What you have to do: Everything from the line containing "Give this object's" down to the last line of the entries below must be transcribed exactly, and nothing else.

Provided data:
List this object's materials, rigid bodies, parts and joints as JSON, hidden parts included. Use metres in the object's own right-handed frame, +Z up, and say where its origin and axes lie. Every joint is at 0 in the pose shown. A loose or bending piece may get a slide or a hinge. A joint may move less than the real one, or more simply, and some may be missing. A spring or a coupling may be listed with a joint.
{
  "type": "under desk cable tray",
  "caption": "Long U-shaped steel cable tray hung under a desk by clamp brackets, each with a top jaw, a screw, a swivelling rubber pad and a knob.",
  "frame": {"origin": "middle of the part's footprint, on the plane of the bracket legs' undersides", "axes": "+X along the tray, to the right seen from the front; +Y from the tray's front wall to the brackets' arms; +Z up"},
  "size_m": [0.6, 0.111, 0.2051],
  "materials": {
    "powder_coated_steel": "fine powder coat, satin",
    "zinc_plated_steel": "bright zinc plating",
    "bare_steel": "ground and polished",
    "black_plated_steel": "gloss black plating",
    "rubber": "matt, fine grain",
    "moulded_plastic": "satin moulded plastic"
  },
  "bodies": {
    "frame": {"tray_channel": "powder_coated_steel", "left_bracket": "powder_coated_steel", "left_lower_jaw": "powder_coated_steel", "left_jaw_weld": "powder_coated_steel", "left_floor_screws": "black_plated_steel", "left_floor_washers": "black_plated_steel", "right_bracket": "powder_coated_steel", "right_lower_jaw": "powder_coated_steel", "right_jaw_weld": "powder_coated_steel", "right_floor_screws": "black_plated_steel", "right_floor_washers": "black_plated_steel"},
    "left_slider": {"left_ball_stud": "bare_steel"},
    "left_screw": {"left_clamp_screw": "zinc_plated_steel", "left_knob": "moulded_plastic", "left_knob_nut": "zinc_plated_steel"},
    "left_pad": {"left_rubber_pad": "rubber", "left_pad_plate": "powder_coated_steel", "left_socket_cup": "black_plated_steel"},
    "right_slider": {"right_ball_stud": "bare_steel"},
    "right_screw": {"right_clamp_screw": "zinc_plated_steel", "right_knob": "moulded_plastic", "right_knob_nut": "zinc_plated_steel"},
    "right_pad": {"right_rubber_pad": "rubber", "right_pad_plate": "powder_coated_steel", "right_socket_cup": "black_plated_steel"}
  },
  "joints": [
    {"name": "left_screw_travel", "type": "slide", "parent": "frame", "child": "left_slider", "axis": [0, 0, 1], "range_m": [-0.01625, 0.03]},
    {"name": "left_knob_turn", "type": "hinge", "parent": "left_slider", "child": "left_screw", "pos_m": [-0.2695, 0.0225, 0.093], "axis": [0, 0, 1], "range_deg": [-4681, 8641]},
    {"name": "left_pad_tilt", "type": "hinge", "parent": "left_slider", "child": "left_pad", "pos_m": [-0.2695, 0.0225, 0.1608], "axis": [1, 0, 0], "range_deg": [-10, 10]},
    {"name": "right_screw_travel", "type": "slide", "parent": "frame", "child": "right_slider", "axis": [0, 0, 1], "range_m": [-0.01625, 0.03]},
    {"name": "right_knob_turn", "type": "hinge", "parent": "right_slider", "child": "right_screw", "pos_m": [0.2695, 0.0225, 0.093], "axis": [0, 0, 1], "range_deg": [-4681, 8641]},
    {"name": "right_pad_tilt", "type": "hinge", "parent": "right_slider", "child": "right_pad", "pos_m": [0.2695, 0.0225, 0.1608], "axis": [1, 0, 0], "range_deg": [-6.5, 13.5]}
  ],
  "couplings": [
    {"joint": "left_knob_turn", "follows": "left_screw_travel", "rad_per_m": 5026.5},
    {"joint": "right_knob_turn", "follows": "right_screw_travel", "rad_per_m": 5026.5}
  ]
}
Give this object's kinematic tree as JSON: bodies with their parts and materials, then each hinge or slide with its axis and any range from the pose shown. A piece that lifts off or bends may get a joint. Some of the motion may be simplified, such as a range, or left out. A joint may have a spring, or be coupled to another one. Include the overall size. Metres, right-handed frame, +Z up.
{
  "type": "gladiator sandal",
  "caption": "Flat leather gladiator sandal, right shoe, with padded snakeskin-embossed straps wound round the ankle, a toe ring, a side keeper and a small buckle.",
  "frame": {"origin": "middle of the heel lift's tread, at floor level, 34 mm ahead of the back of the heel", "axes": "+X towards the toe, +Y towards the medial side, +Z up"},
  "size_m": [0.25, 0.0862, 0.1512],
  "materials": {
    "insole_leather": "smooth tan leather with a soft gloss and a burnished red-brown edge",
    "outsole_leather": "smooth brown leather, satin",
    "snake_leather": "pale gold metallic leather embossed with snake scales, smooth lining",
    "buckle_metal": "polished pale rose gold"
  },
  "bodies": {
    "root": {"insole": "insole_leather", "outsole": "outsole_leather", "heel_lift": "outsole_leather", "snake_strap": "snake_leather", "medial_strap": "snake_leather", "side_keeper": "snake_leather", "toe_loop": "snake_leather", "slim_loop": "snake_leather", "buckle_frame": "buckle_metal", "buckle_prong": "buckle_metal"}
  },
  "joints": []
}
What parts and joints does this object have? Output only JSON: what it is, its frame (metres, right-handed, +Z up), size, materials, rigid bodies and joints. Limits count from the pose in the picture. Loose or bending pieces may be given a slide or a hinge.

Result of this task:
Give this object's kinematic tree as JSON: bodies with their parts and materials, then each hinge or slide with its axis and any range from the pose shown. A piece that lifts off or bends may get a joint. Some of the motion may be simplified, such as a range, or left out. A joint may have a spring, or be coupled to another one. Include the overall size. Metres, right-handed frame, +Z up.
{
  "type": "gladiator sandal",
  "caption": "Flat leather gladiator sandal, right shoe, with padded snakeskin-embossed straps wound round the ankle, a toe ring, a side keeper and a small buckle.",
  "frame": {"origin": "middle of the heel lift's tread, at floor level, 34 mm ahead of the back of the heel", "axes": "+X towards the toe, +Y towards the medial side, +Z up"},
  "size_m": [0.25, 0.0862, 0.1512],
  "materials": {
    "insole_leather": "smooth tan leather with a soft gloss and a burnished red-brown edge",
    "outsole_leather": "smooth brown leather, satin",
    "snake_leather": "pale gold metallic leather embossed with snake scales, smooth lining",
    "buckle_metal": "polished pale rose gold"
  },
  "bodies": {
    "root": {"insole": "insole_leather", "outsole": "outsole_leather", "heel_lift": "outsole_leather", "snake_strap": "snake_leather", "medial_strap": "snake_leather", "side_keeper": "snake_leather", "toe_loop": "snake_leather", "slim_loop": "snake_leather", "buckle_frame": "buckle_metal", "buckle_prong": "buckle_metal"}
  },
  "joints": []
}
What parts and joints does this object have? Output only JSON: what it is, its frame (metres, right-handed, +Z up), size, materials, rigid bodies and joints. Limits count from the pose in the picture. Loose or bending pieces may be given a slide or a hinge.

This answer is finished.